Job: Repeat exactly the lines between and including those that contain "What FreeCAD Python" and "NECK_RADIUS = 0.5". Output no other line.

──────── Extracted information ────────

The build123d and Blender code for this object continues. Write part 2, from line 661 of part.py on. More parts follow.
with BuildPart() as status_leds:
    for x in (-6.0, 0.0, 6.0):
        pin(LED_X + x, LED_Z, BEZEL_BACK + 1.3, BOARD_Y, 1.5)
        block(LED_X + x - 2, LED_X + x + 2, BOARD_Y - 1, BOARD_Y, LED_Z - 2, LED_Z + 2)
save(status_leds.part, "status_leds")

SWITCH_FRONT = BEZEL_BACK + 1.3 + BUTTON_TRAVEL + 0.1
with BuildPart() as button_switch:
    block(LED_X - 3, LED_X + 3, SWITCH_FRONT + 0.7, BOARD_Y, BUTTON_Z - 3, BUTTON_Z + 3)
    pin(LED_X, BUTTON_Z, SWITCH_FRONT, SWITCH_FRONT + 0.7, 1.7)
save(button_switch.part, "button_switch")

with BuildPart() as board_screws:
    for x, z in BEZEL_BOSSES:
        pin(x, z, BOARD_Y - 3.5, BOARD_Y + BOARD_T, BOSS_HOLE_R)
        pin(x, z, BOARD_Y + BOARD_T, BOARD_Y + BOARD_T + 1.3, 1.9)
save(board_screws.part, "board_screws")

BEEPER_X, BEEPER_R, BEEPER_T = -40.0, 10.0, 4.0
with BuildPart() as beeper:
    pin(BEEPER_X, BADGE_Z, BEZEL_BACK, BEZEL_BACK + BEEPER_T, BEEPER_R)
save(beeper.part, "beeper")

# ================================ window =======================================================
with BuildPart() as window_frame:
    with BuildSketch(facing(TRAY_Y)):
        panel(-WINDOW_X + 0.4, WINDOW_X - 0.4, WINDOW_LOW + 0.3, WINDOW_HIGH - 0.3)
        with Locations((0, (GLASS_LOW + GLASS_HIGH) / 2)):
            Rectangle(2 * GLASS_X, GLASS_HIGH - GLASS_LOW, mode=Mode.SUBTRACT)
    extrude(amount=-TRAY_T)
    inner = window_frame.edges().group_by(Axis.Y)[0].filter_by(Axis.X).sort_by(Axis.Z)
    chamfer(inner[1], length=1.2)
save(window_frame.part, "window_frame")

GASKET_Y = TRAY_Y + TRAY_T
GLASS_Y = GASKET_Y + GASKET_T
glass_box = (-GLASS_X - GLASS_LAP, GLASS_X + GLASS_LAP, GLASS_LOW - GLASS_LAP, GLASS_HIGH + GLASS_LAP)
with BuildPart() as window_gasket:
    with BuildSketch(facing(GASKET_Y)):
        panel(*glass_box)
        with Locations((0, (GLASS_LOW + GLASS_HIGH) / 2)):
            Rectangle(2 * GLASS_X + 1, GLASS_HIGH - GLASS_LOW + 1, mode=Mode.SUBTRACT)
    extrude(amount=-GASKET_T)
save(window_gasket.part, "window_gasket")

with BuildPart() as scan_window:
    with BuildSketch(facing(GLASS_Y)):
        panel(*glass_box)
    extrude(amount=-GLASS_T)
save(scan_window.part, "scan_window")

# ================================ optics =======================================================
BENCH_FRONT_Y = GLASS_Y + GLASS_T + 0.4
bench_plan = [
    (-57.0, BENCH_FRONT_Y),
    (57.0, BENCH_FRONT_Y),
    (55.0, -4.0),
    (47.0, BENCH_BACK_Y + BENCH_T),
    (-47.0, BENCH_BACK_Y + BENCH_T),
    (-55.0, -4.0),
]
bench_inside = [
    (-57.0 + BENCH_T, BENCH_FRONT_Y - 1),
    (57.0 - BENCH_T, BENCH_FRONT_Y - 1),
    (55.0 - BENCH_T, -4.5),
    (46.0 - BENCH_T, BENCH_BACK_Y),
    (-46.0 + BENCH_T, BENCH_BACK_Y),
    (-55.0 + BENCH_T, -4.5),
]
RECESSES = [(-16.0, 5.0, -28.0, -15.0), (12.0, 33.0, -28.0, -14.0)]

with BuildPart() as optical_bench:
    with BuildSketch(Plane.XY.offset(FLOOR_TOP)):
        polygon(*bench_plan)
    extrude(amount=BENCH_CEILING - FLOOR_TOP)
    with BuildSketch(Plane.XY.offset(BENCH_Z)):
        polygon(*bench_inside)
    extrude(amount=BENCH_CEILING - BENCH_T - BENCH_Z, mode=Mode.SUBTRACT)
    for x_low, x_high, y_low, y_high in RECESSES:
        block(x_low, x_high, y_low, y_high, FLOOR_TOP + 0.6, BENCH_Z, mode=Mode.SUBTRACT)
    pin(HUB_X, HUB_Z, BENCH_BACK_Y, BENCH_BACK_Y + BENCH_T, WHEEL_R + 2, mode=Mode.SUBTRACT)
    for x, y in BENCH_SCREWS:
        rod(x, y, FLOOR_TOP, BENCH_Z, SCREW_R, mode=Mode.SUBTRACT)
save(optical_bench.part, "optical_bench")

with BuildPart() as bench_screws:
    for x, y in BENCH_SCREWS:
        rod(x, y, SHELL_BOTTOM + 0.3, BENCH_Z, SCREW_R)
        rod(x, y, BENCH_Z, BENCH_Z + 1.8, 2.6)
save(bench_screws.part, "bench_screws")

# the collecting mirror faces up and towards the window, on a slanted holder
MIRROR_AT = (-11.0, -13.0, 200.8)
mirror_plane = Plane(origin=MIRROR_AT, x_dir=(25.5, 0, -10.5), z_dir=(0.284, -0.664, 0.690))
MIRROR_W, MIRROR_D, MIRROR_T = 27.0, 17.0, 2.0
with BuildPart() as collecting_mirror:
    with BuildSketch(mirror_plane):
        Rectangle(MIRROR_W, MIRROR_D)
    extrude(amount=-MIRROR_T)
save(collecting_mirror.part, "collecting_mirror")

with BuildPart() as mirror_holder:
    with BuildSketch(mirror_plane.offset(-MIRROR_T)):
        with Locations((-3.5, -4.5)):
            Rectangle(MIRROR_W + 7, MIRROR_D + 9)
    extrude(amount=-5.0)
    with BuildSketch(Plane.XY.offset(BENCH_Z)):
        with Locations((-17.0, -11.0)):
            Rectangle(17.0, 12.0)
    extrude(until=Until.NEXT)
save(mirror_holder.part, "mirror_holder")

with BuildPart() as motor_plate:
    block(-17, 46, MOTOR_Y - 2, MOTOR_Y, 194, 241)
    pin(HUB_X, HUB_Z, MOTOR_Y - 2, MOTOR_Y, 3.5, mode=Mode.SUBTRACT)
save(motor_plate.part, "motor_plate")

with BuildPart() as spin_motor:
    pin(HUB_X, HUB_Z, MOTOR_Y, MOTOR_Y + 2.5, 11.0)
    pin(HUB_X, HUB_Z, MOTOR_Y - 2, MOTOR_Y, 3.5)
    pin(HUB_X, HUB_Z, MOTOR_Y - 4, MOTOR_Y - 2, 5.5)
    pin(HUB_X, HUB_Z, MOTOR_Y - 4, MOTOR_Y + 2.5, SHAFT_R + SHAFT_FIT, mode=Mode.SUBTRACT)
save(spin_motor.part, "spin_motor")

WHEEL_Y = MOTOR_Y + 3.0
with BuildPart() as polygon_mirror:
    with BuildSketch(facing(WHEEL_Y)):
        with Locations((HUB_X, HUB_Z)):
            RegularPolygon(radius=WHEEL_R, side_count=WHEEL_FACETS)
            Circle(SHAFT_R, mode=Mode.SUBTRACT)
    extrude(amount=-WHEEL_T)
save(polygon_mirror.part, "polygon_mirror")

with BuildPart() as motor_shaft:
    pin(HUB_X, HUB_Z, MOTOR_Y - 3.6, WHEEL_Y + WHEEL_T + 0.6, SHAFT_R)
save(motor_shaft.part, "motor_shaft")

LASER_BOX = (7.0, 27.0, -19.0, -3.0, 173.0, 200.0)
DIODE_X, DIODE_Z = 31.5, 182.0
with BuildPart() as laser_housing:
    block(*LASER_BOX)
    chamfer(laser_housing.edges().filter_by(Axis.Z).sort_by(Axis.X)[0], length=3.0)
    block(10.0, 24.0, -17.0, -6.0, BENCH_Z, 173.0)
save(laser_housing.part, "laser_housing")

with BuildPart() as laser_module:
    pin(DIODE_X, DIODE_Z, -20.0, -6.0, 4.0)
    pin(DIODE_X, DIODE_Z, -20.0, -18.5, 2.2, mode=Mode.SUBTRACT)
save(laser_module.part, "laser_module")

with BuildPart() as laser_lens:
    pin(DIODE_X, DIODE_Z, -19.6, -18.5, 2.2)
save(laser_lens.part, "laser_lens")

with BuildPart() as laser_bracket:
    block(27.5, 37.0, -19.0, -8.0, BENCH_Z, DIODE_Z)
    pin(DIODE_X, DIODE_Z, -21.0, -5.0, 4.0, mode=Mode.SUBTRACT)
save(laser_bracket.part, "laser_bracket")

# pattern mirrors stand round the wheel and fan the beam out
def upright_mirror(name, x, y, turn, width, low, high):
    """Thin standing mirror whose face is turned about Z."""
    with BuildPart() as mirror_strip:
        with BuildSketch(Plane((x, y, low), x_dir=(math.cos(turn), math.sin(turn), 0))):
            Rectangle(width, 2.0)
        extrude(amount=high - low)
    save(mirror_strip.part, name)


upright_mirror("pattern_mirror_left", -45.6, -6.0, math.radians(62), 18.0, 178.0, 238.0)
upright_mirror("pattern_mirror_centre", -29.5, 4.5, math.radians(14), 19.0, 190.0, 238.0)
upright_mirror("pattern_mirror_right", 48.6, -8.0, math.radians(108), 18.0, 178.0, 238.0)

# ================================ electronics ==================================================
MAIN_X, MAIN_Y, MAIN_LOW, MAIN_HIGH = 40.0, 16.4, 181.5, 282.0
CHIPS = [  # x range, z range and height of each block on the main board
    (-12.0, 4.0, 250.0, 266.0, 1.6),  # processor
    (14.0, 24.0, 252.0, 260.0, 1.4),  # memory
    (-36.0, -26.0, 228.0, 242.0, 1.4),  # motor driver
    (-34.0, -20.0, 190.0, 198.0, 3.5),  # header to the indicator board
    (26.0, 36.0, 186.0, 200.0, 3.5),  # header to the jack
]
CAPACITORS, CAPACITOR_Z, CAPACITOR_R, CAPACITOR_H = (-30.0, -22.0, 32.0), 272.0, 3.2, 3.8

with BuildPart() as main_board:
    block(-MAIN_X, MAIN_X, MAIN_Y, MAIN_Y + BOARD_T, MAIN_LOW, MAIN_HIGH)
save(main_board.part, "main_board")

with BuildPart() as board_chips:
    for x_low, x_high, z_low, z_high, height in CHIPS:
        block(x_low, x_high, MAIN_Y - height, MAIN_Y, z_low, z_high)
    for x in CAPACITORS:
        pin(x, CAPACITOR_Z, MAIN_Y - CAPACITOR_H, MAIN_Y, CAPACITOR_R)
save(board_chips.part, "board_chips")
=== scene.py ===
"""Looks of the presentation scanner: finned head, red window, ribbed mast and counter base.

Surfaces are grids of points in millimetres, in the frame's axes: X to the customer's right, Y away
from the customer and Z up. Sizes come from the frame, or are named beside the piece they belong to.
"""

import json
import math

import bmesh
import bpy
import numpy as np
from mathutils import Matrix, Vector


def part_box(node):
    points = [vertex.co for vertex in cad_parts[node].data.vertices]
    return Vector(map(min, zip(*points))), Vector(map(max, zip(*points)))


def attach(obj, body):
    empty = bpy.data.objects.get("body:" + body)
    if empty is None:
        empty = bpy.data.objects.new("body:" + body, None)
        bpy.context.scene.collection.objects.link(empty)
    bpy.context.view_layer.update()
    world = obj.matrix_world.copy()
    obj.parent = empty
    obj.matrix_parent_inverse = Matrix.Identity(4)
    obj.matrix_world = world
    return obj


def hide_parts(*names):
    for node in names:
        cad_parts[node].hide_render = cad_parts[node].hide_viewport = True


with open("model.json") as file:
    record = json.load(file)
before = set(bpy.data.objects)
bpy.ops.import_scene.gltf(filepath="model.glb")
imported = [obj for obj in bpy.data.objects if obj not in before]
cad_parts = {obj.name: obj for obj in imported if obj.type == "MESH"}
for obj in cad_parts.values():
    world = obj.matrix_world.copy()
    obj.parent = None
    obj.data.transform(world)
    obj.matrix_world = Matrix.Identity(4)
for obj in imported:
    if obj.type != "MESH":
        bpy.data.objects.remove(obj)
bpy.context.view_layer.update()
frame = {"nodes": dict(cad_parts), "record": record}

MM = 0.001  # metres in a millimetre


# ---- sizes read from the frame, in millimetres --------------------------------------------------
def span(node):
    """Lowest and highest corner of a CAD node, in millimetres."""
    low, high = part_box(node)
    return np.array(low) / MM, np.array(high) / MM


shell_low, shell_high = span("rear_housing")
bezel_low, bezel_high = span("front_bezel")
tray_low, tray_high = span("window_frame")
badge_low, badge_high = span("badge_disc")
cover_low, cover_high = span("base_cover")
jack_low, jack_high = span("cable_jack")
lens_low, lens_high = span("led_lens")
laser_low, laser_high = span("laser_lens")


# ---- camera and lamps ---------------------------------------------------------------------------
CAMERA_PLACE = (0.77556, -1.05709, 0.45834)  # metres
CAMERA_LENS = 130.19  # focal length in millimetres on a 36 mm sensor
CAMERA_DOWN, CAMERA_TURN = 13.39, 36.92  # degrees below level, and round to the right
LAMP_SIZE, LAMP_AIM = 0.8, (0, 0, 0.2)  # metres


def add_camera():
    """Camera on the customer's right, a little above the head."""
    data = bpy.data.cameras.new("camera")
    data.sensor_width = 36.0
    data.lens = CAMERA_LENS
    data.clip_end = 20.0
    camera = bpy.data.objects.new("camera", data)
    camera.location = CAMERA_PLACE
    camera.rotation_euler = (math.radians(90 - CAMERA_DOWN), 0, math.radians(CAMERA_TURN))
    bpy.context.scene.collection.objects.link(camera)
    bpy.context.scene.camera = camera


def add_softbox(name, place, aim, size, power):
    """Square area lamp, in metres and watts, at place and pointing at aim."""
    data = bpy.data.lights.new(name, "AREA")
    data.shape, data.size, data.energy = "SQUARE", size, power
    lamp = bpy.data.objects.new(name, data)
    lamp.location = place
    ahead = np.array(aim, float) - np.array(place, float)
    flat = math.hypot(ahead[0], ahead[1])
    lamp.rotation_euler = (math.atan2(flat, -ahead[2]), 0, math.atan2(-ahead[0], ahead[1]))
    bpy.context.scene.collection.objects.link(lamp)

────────
──────── Extracted information ────────

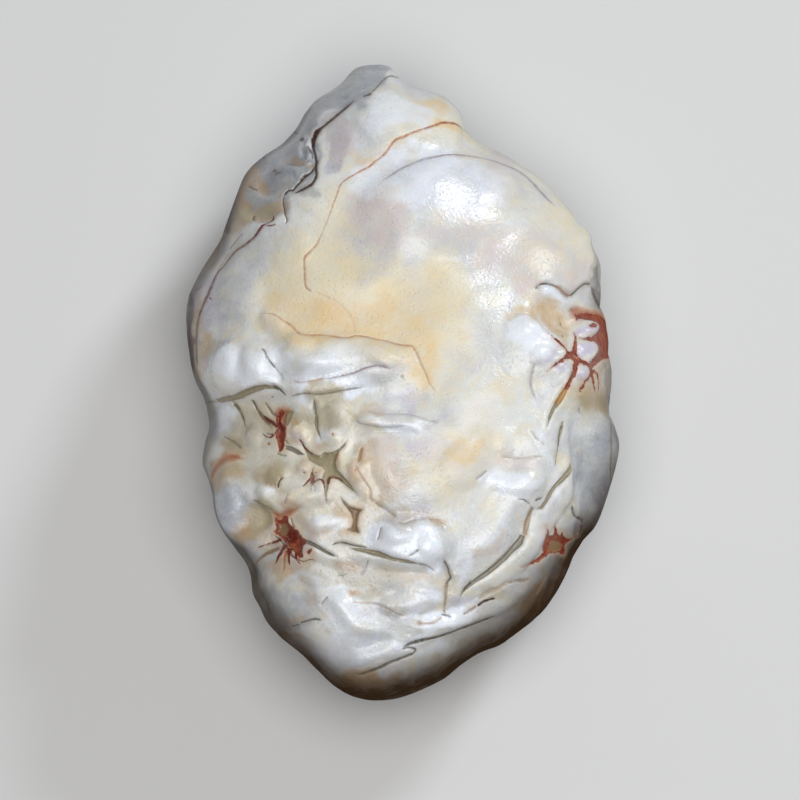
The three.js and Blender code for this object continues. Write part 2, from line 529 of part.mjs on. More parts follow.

────────
──────── Extracted information ────────

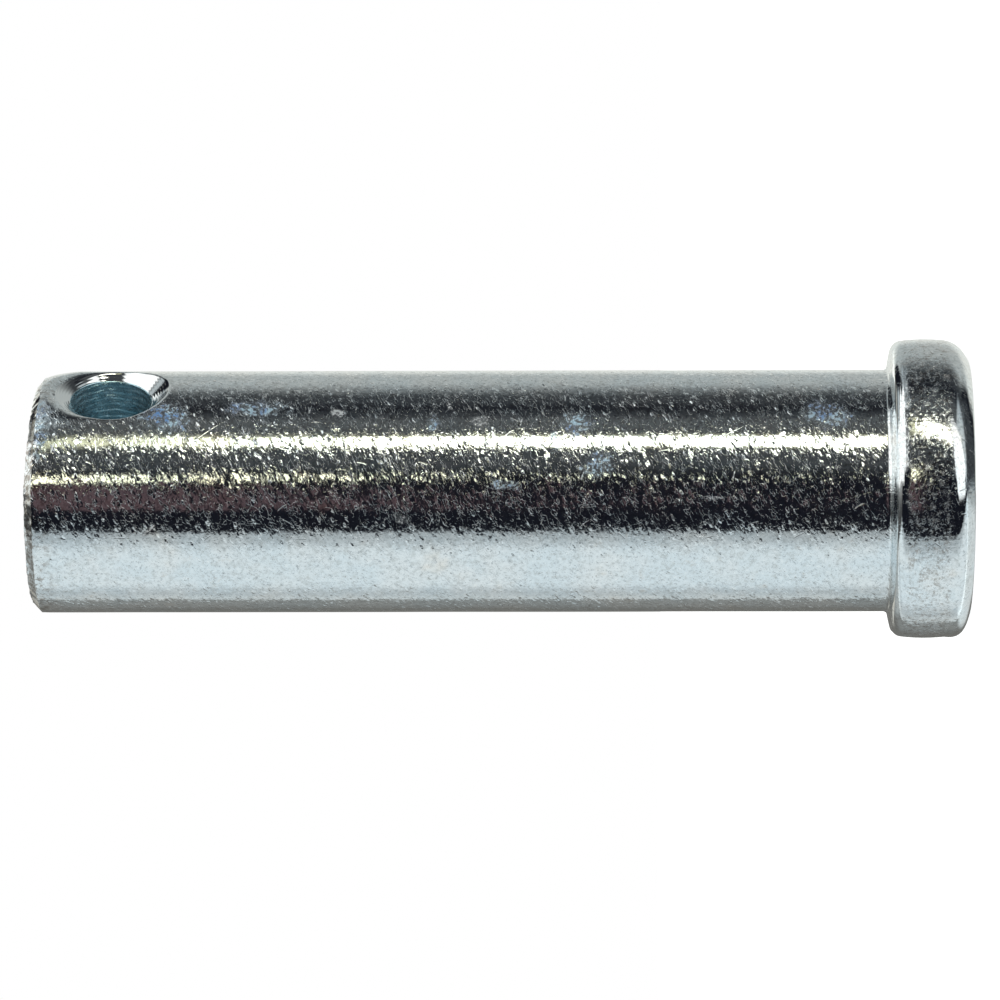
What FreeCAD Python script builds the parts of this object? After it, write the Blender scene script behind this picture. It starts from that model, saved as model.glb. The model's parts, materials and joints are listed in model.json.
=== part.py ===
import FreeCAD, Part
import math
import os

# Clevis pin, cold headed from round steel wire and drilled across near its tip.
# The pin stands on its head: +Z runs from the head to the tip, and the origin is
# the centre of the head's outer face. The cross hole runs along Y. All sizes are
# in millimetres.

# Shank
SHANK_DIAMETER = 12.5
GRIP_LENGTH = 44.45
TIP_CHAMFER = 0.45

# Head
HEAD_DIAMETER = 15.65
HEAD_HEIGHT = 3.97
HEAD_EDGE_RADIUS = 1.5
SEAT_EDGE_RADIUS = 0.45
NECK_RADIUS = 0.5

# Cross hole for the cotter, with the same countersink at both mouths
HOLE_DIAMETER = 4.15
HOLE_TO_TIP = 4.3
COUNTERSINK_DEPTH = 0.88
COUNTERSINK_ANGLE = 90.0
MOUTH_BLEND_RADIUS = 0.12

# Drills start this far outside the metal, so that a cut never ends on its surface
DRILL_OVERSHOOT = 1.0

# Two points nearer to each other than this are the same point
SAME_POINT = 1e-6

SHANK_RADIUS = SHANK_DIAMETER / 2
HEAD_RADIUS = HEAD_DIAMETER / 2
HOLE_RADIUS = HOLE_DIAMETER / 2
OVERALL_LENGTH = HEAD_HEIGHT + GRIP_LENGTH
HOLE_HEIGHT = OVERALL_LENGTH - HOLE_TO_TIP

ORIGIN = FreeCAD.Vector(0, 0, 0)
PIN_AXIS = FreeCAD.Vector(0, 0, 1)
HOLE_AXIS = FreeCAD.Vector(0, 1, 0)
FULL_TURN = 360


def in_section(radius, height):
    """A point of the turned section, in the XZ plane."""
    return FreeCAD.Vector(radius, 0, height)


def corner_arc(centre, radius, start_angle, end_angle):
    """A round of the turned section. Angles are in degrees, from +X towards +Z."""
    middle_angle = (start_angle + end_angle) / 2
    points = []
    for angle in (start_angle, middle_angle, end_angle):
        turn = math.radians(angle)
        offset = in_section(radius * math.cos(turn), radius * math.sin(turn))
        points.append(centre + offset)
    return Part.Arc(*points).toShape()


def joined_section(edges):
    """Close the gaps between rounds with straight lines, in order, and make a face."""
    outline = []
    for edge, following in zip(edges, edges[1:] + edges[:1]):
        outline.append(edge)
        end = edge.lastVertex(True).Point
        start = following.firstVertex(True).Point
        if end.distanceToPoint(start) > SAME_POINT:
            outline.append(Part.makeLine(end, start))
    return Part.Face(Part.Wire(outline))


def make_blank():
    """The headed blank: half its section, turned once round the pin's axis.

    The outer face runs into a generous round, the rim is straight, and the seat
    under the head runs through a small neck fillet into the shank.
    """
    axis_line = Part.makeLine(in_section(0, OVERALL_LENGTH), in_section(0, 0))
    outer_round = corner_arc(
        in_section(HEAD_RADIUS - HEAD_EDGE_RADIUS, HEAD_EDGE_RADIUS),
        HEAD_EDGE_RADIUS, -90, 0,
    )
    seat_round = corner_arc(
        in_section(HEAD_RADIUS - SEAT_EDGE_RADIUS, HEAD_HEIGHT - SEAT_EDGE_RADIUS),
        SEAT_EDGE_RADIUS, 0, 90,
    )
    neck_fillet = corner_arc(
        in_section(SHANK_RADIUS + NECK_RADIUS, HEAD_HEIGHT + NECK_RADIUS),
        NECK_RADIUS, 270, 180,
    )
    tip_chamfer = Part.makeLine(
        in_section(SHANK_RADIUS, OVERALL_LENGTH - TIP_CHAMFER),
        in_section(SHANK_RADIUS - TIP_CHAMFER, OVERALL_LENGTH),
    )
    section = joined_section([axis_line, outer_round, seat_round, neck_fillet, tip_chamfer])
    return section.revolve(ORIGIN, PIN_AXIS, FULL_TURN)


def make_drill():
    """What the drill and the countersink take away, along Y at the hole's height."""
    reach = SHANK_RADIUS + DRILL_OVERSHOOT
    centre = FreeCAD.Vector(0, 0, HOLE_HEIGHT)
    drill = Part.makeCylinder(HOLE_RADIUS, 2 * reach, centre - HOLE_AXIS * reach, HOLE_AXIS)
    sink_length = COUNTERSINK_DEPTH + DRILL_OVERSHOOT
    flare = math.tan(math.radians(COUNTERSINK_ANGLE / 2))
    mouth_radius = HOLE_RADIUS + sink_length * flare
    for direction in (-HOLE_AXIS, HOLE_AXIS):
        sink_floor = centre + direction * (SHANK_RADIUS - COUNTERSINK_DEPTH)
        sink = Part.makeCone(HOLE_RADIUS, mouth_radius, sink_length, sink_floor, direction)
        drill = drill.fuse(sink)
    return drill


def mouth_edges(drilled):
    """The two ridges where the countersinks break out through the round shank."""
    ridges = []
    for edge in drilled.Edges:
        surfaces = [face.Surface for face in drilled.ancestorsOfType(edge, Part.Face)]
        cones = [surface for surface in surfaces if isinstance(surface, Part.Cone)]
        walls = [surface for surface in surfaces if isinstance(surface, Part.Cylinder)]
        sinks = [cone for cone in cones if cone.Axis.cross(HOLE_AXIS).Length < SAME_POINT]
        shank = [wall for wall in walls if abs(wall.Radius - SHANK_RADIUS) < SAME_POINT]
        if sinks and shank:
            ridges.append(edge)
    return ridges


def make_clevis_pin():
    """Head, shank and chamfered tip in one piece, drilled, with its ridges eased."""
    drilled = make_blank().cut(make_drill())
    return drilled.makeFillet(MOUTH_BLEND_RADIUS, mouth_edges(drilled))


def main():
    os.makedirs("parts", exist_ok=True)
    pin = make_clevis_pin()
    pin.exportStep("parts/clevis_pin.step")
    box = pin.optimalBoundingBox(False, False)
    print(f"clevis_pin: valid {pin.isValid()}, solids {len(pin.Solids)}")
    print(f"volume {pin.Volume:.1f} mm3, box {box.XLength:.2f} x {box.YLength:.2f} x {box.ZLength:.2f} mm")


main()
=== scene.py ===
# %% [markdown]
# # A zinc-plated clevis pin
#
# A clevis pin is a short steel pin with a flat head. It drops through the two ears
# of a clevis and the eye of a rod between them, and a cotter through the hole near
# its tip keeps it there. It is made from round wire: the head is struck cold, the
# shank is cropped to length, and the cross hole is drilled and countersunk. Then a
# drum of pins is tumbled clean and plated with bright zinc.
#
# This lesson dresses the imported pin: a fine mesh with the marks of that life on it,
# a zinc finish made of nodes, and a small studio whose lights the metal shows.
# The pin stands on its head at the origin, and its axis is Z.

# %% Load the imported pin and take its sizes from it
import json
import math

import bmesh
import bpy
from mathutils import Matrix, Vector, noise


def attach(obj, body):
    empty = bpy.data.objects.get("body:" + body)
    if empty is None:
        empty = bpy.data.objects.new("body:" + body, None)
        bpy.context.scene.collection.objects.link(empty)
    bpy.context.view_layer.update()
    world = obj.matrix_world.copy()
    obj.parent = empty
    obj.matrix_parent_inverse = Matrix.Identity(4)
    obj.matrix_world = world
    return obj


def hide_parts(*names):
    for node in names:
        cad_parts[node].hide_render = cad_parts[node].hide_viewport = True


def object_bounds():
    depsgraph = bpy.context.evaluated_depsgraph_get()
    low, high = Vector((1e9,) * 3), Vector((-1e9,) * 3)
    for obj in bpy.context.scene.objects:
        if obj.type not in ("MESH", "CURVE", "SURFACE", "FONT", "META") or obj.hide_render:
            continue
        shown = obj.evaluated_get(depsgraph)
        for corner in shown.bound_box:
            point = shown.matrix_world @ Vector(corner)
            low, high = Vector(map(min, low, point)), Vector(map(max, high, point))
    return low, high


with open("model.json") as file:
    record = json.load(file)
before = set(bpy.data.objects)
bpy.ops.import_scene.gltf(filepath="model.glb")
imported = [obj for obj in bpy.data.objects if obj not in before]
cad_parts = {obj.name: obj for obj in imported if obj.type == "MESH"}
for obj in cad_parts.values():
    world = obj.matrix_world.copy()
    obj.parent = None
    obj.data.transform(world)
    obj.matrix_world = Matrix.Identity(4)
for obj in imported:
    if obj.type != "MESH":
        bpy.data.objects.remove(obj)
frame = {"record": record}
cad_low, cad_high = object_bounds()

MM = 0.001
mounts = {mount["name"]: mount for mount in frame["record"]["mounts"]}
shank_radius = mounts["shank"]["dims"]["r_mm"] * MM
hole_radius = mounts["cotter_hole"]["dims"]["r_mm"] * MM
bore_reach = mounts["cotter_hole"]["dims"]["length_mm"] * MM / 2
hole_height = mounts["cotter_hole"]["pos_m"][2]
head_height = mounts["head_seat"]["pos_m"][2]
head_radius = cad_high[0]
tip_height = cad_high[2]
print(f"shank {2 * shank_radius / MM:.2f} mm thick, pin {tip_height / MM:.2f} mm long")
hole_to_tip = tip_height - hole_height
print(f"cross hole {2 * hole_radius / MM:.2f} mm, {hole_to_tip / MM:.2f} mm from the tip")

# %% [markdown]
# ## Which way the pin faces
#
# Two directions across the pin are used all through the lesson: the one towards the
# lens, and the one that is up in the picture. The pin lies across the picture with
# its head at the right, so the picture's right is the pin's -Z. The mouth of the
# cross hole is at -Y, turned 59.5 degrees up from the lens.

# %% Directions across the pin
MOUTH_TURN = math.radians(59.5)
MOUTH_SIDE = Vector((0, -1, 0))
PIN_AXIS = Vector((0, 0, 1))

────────

Answer to this task:
What FreeCAD Python script builds the parts of this object? After it, write the Blender scene script behind this picture. It starts from that model, saved as model.glb. The model's parts, materials and joints are listed in model.json.
=== part.py ===
import FreeCAD, Part
import math
import os

# Clevis pin, cold headed from round steel wire and drilled across near its tip.
# The pin stands on its head: +Z runs from the head to the tip, and the origin is
# the centre of the head's outer face. The cross hole runs along Y. All sizes are
# in millimetres.

# Shank
SHANK_DIAMETER = 12.5
GRIP_LENGTH = 44.45
TIP_CHAMFER = 0.45

# Head
HEAD_DIAMETER = 15.65
HEAD_HEIGHT = 3.97
HEAD_EDGE_RADIUS = 1.5
SEAT_EDGE_RADIUS = 0.45
NECK_RADIUS = 0.5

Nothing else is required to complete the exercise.